当时在华的西方人中已有人通过充当中国文玩古物的中介、代理商来赚取一定的报酬。他们替一些外国机构或个人在中国收集和购买中国的古代艺术品等老物件,由此获得劳务费。1880年,卜士礼先后来与英国南肯辛顿博物馆和大英博物馆达成了长期的合作,充当他们在中国的代理人,替这些机构购买和收藏中国文物。他还与其他美国收藏家合作,后逐渐侧重于征集和收藏中国陶瓷艺术品等。1890年,卜士礼为同样也是中国古代钱币爱好者的汉学家骆克(James Stewart Lockhart)购买大量钱币。此外,卜士礼还为不少西方的学术机构和单位征集过中国文物,与西方学术圈保持较为密切的联系。
卜士礼早期在华活动的线路十分受限,清廷对西方人游历的限制放松后,他又忙于与欧洲、北美的收藏家和博物馆的合作,收集中国古器物。又因为他是英国驻北京公使馆的医师,因此尽管在中国内地生活了32年,卜士礼的科考活动主要集中在长城内外。
1872年,卜士礼考察了长城之外北中国的遗址,这是他最为著名的北中国旅行。他和公使馆同事克劳斯维诺尔(T.G. Grosvenor)一起出长城考察蒙古和元大都旧址。此后,卜士礼曾多次到居庸关进行科考,对居庸关的石刻和文字进行考察和研究,并确认了居庸关六体经刻上的一种文字是西夏文。卜士礼的另一个著名的考察活动是对元上都遗址的考察。在这次科考活动中,他考察了忽必烈统治时期遗留下的一些遗址和遗迹,对一些大理石碑刻上的文字进行了解读。对这些碑铭石刻文字的解读,为他后来研究少数民族文字和钱币提供了重要的实物参考。

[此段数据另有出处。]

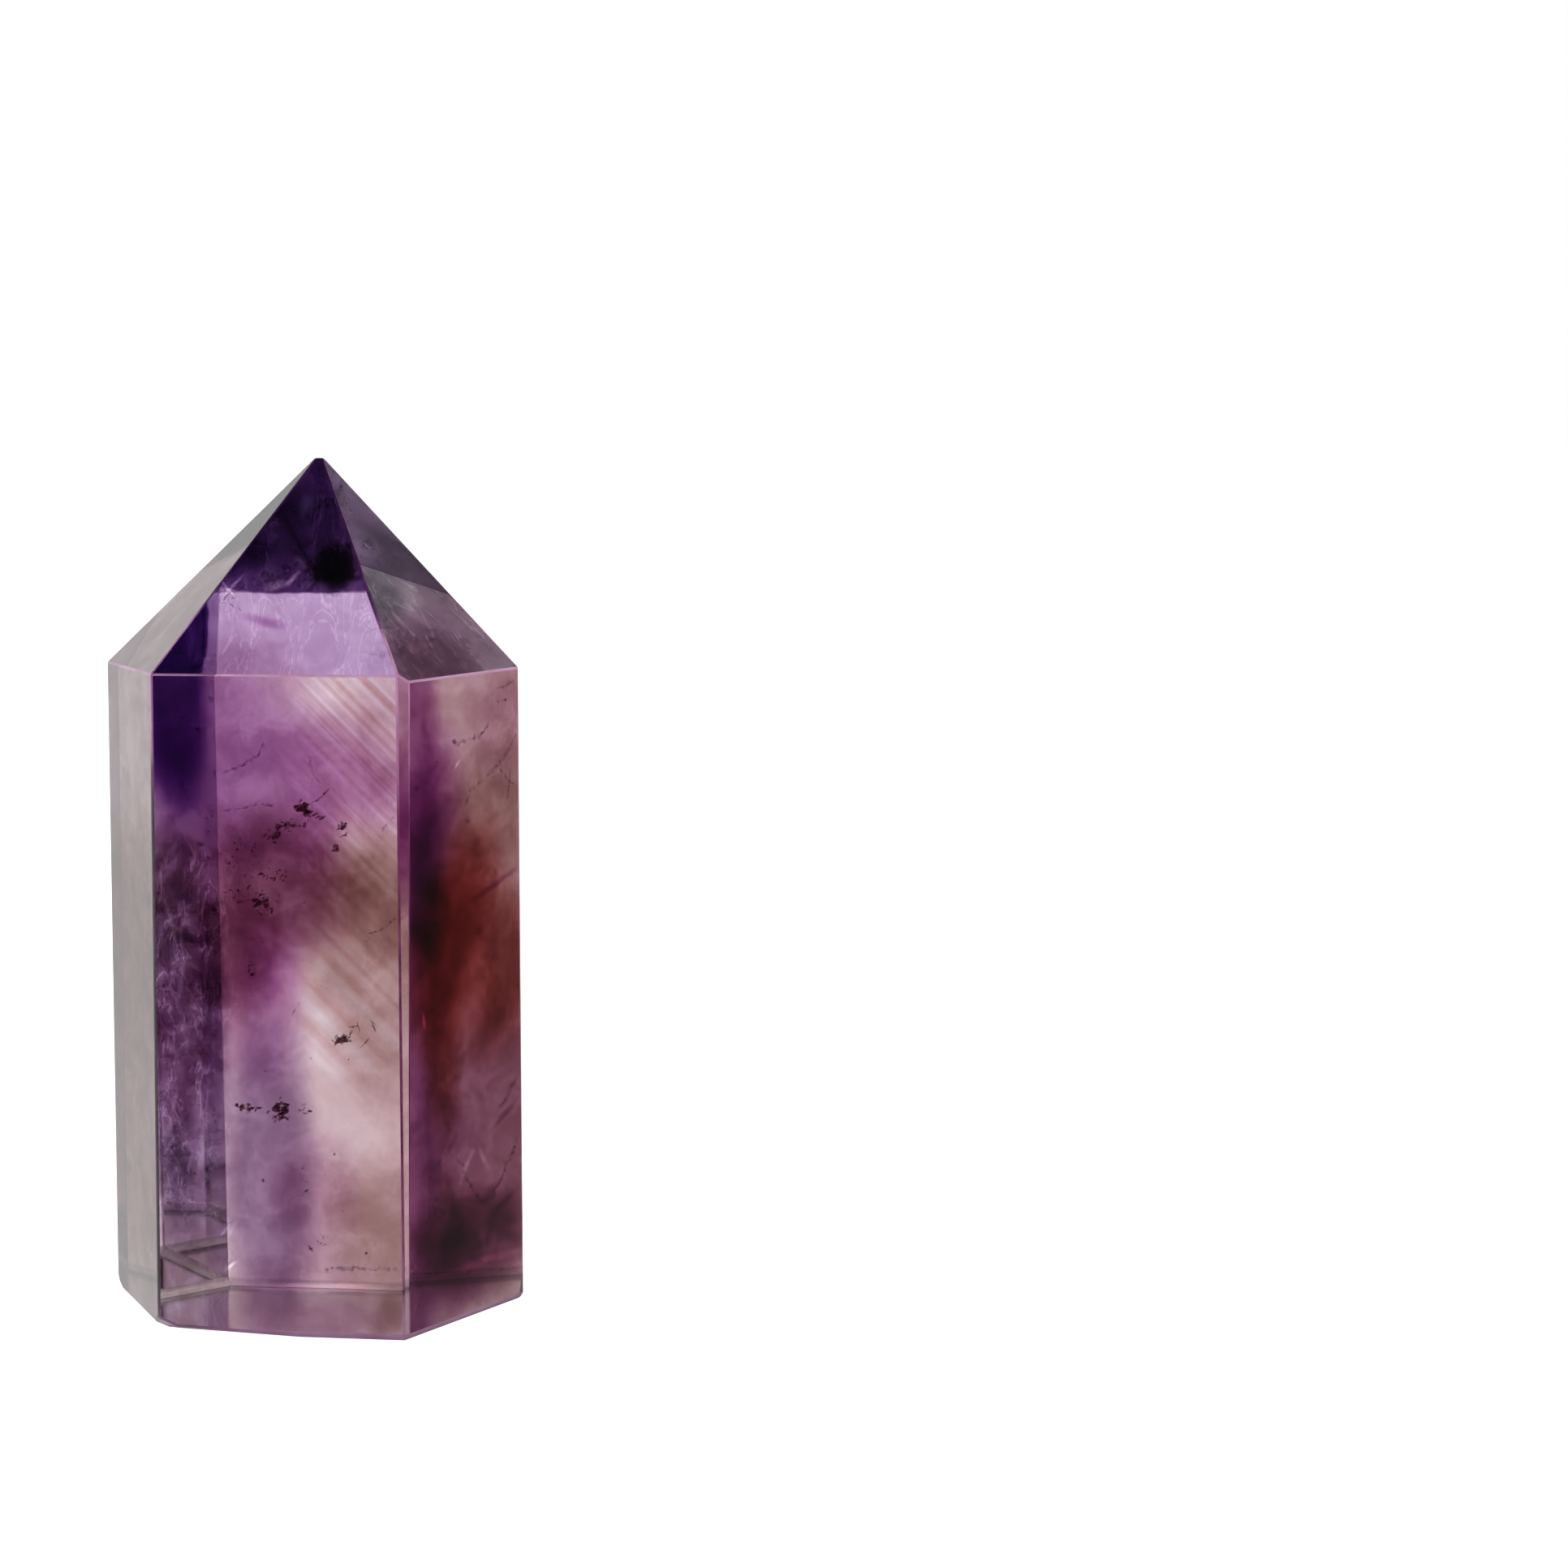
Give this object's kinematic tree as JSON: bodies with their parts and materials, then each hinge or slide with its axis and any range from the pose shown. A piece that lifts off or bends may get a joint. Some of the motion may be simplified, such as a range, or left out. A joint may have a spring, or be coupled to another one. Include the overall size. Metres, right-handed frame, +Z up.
{
  "type": "ametrine tower",
  "caption": "Polished ametrine quartz tower: a six-sided prism of clear violet and golden crystal that ends in a six-sided point and stands on its flat base.",
  "frame": {"origin": "middle of the tower's box, on the surface that its base stands on", "axes": "+Z up to the point; the widest side faces -Y, turned a few degrees towards -X"},
  "size_m": [0.0348, 0.0284, 0.0716],
  "materials": {
    "ametrine": "polished clear quartz, violet to golden"
  },
  "bodies": {
    "root": {"ametrine_tower": "ametrine"}
  },
  "joints": []
}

十九世纪九十年代,西方在中国西北的科考活动方兴未艾。1900年到1902年间,斯坦因在中国新疆的第一次中亚考察中收获了大量的钱币、佉卢文书和汉文写本、简牍等实物资料。1901年7月,他将所获资料带回了英国,存放在大英博物馆,随后由退休回到英国的卜士礼与沙畹、道格思爵士(Sir Robert Kennaway Douglas, 1838-1913)共同整理、考释。卜士礼对斯坦因后来的中亚考察提供了建议,并在中国钱币学方面给予了指导。1907年,斯坦因最终完成的《古代和阗》一书中,钱币章节基本是在卜士礼笔记的基础上建立起来的。因此,斯坦因在书中致谢卜士礼,感谢他允许借鉴他的收藏和研究。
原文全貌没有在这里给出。